How is food security assessed?

  • The ERS international food security model projects food demand and access in 83 low- and middle-income countries—41 in Sub-Saharan Africa, 8 in the Middle East and North Africa, 11 in Latin America and the Caribbean, 14 in Asia, and 9 in the Former Soviet Union. Commodity coverage in the model includes grains, root crops, and a group called "other." The 3 commodity groups in total account for 100 percent of all calories consumed in the study countries. The projections are based on the most recently available 3-year average of data and cover 10 years. Projections of food gaps for the countries are based on differences between a nutritional target of 2,100 kilocalories (Kcal) per capita per day and estimates of food demand on a per capita basis. The estimated food gap (distribution gap) is used to evaluate food security of the countries. Finally, based on projected population, the number of people unable to meet the nutritional target is projected. The methodology appendix on the demand-oriented model in the International Food Security Assessment report describes the ERS approach in more detail.

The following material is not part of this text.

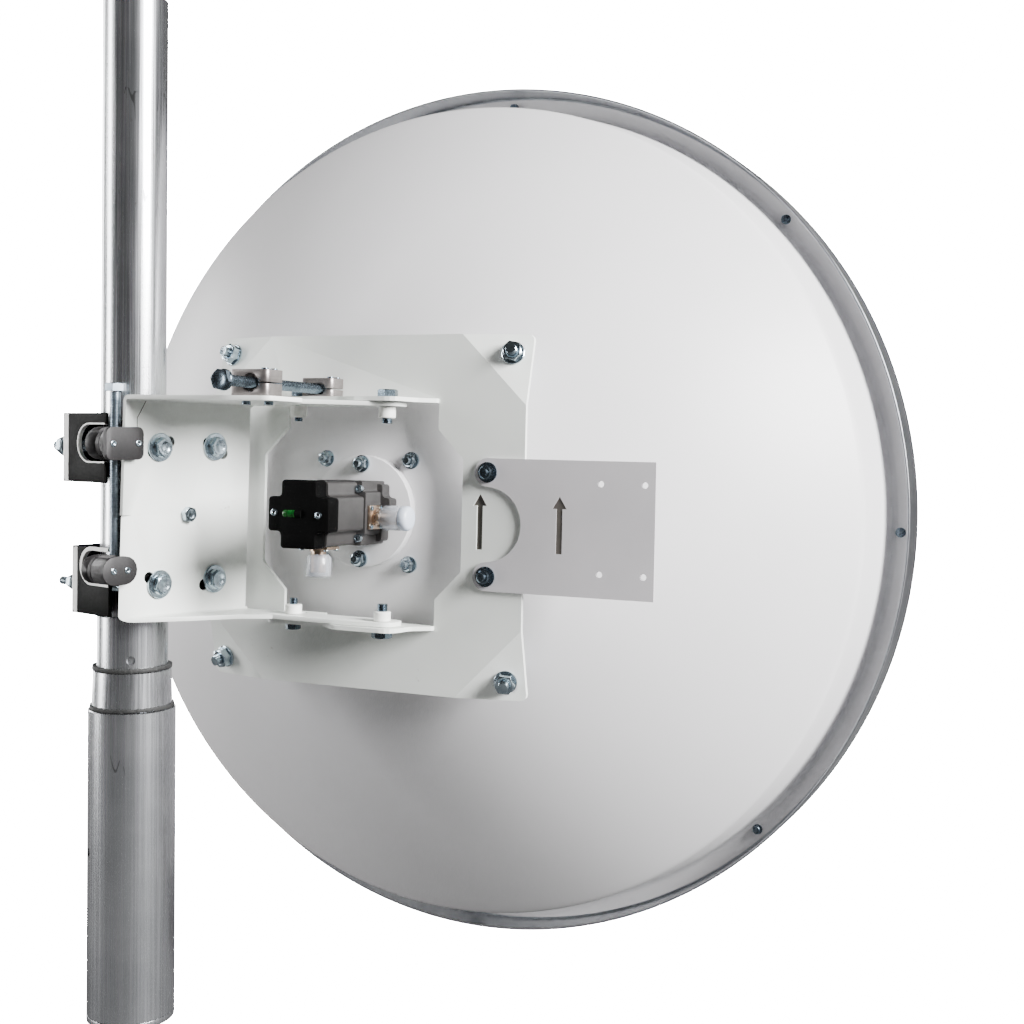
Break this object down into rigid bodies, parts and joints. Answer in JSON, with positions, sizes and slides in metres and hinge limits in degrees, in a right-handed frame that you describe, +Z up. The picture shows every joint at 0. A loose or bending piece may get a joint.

What is a distribution gap?

A distribution gap measures the difference between projected food consumption and the amount of food needed to increase consumption in food-deficit income groups (within individual countries) to meet the nutritional target. Inadequate economic access to food is the major cause of chronic undernutrition in developing countries and is related to the level of income and food prices.

How do IFSA results compare to other food security assessments?

The International Food Policy Research Institute’s (IFPRI’s) Hunger Index and the United Nations Food and Agriculture Organization’s (FAO) annual publication, The State of Food Insecurity in the World (SOFI)—jointly prepared by the FAO, the International Fund for Agricultural Development (IFAD) and the World Food Program (WFP)—both publish prevalence of undernourishment assessments for most countries in the world. Their assessments are the average for the most recent 3 years, while IFSA provides annual measures for the current year and projections 10 years out.

Because much of the IFSA is based on FAO data such as food production, trade, and use data IFSA and SOFI results tend to be similar. Furthermore, the IFSA uses SOFI’s consumption distribution: the functional form, and the coefficient of variation that describes (in more detail) how consumption is distributed across the entire population. However, assumptions about macroeconomic conditions are different. The FAO uses United Nations sources for population and GDP/income growth; the IFSA uses USDA international macro data, which use U.S. census data as its source for international population data. Furthermore, given that assessments are prepared at different times, macroeconomic assumptions differ accordingly.

The SOFI’s prevalence of undernourishment measure indicates the likelihood that a person in a given country finds herself food-insecure—as measured against the minimum dietary energy requirement (MDER), or the amount of energy needed for light activity and minimum acceptable weight for attained height. The MDER differs by country as it depends on demographic, cultural, geographic, and climatic conditions within each country. This target is between 1,700 and 1,900 Kcal per capita per day (the world average for 2014-16 is 1,844). The USDA/ERS IFSA report uses 2,100 Kcal per capita per day as a nutritional target, which is the average amount of energy needed to sustain a moderate level of activity.

Given differences in methodology and nutritional targets, it is difficult and possibly inappropriate to directly compare results across studies.

How does ERS research on international food security differ from its research on food security in the United States?

ERS research on international food security is based on measurable components of food supply at the national level of each country studied. In many developing countries, a large part of the population lives in poverty, which is sometimes grave enough to cause death by starvation. Insufficient incomes or high food prices—possibly due to scarce supply—can be the cause of food insecurity. ERS research uses available income and food price data or computational methods to assess food access across the entire income spectrum of each country.

ERS research on Food Security in the United States is based on household surveys that capture householders' subjective evaluations of their food security. In wealthier countries such as the United States, where total food supplies are more than sufficient to feed the entire population, famine or starvation is not a threat. However, even in the United States, a large number of people are poor and suffer from hunger due to inadequate incomes. Research on food security tries to understand the true extent of the problem, as well as the underlying causes. In the United States and increasingly in most countries of the world, food availability at the national level is sufficient. The focus is instead on access to food and food utilization.